■ Objective ■
Copy the data word for word, keeping every line.

[Start of Data provided]

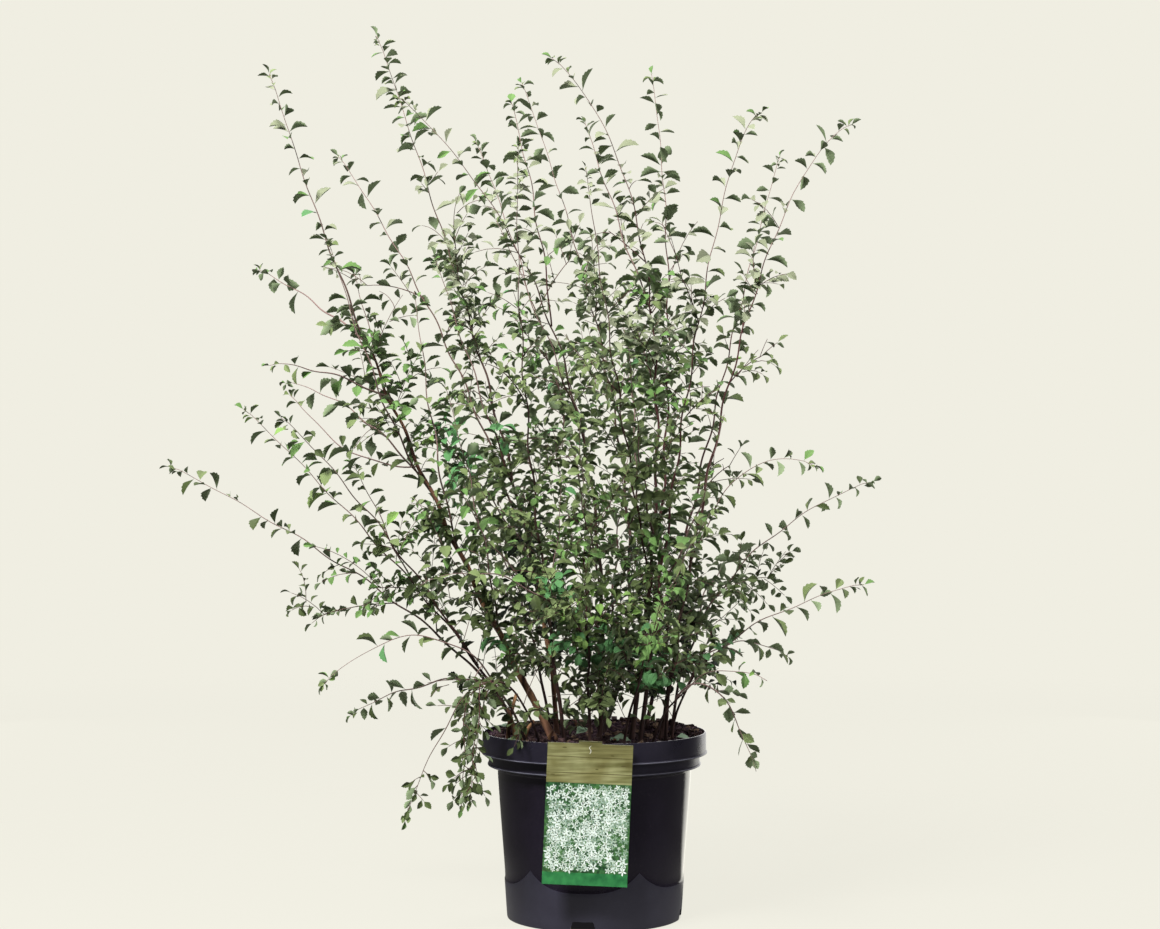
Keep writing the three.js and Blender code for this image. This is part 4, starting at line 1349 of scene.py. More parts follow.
def make_soil():
    reach = UPPER_BAND_RADIUS - POT_WALL - CLEARANCE
    angle = np.arange(SOIL_SIDES) * FULL_TURN / SOIL_SIDES
    points = [(0, 0, ground_at(0, 0))]
    for k in range(1, SOIL_RINGS + 1):
        x = reach * k / SOIL_RINGS * np.cos(angle)
        y = reach * k / SOIL_RINGS * np.sin(angle)
        points += list(zip(x, y, soil_height(x, y)))
    wall = POT_WALL + CLEARANCE
    under = [
        (UPPER_BAND_RADIUS - wall, UPPER_BAND_BOTTOM + wall),
        (LOWER_BAND_RADIUS - wall, UPPER_BAND_BOTTOM + wall),
        (LOWER_BAND_RADIUS - wall, LOWER_BAND_BOTTOM + wall),
        (BODY_TOP_RADIUS - 2 * wall, BODY_TOP + wall),
        (FOOT_RADIUS - 3 * wall, FOOT_GROOVE_HEIGHT + wall),
    ]
    for radius, height in under:
        points += [(radius * math.cos(a), radius * math.sin(a), height) for a in angle]
    faces = [(0, 1 + i, 1 + (i + 1) % SOIL_SIDES) for i in range(SOIL_SIDES)]
    last = 1 + (SOIL_RINGS - 1 + len(under)) * SOIL_SIDES
    for low in range(1, last, SOIL_SIDES):
        faces += ring_faces(low, low + SOIL_SIDES, SOIL_SIDES, flip=True)
    faces.append(tuple(last + i for i in range(SOIL_SIDES)))
    peat = soil_material("peat", (0.013, 0.007, 0.012), (0.036, 0.021, 0.030), (0.108, 0.069, 0.077), 90.0)
    settle(make_piece("soil_filling", points, faces, [peat], smooth=False), ["soil"])


BLOCK_CORNERS = np.array([(x, y, z) for z in (-1, 1) for x, y in ((-1, -1), (1, -1), (1, 1), (-1, 1))], float)
CHIP_FACES = [
    (0, 3, 2), (0, 2, 1), (4, 5, 6), (4, 6, 7), (0, 1, 5), (0, 5, 4),
    (1, 2, 6), (1, 6, 5), (2, 3, 7), (2, 7, 6), (3, 0, 4), (3, 4, 7),
]
CHIP_SEED = 41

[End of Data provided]

■ Exercise output ■
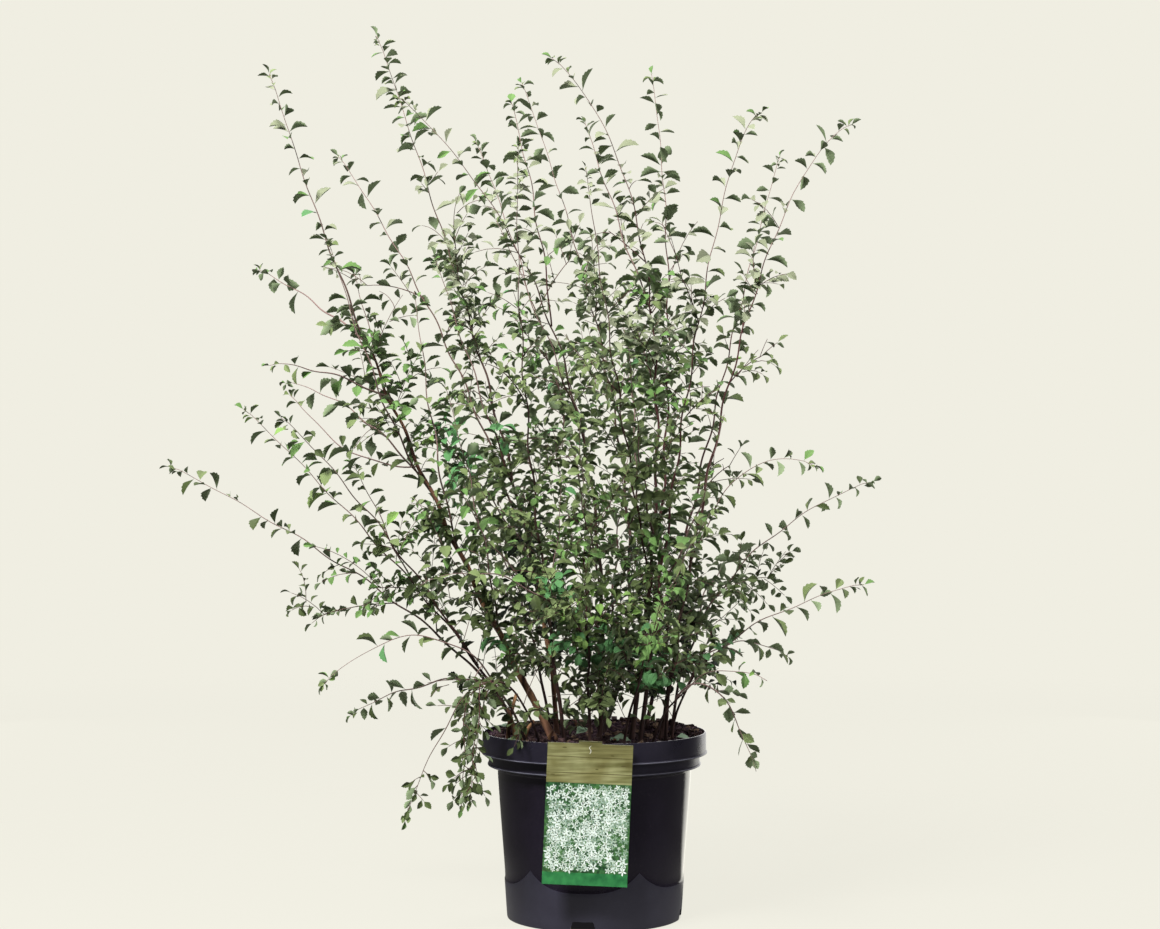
Keep writing the three.js and Blender code for this image. This is part 4, starting at line 1349 of scene.py. More parts follow.
def make_soil():
    reach = UPPER_BAND_RADIUS - POT_WALL - CLEARANCE
    angle = np.arange(SOIL_SIDES) * FULL_TURN / SOIL_SIDES
    points = [(0, 0, ground_at(0, 0))]
    for k in range(1, SOIL_RINGS + 1):
        x = reach * k / SOIL_RINGS * np.cos(angle)
        y = reach * k / SOIL_RINGS * np.sin(angle)
        points += list(zip(x, y, soil_height(x, y)))
    wall = POT_WALL + CLEARANCE
    under = [
        (UPPER_BAND_RADIUS - wall, UPPER_BAND_BOTTOM + wall),
        (LOWER_BAND_RADIUS - wall, UPPER_BAND_BOTTOM + wall),
        (LOWER_BAND_RADIUS - wall, LOWER_BAND_BOTTOM + wall),
        (BODY_TOP_RADIUS - 2 * wall, BODY_TOP + wall),
        (FOOT_RADIUS - 3 * wall, FOOT_GROOVE_HEIGHT + wall),
    ]
    for radius, height in under:
        points += [(radius * math.cos(a), radius * math.sin(a), height) for a in angle]
    faces = [(0, 1 + i, 1 + (i + 1) % SOIL_SIDES) for i in range(SOIL_SIDES)]
    last = 1 + (SOIL_RINGS - 1 + len(under)) * SOIL_SIDES
    for low in range(1, last, SOIL_SIDES):
        faces += ring_faces(low, low + SOIL_SIDES, SOIL_SIDES, flip=True)
    faces.append(tuple(last + i for i in range(SOIL_SIDES)))
    peat = soil_material("peat", (0.013, 0.007, 0.012), (0.036, 0.021, 0.030), (0.108, 0.069, 0.077), 90.0)
    settle(make_piece("soil_filling", points, faces, [peat], smooth=False), ["soil"])


BLOCK_CORNERS = np.array([(x, y, z) for z in (-1, 1) for x, y in ((-1, -1), (1, -1), (1, 1), (-1, 1))], float)
CHIP_FACES = [
    (0, 3, 2), (0, 2, 1), (4, 5, 6), (4, 6, 7), (0, 1, 5), (0, 5, 4),
    (1, 2, 6), (1, 6, 5), (2, 3, 7), (2, 7, 6), (3, 0, 4), (3, 4, 7),
]
CHIP_SEED = 41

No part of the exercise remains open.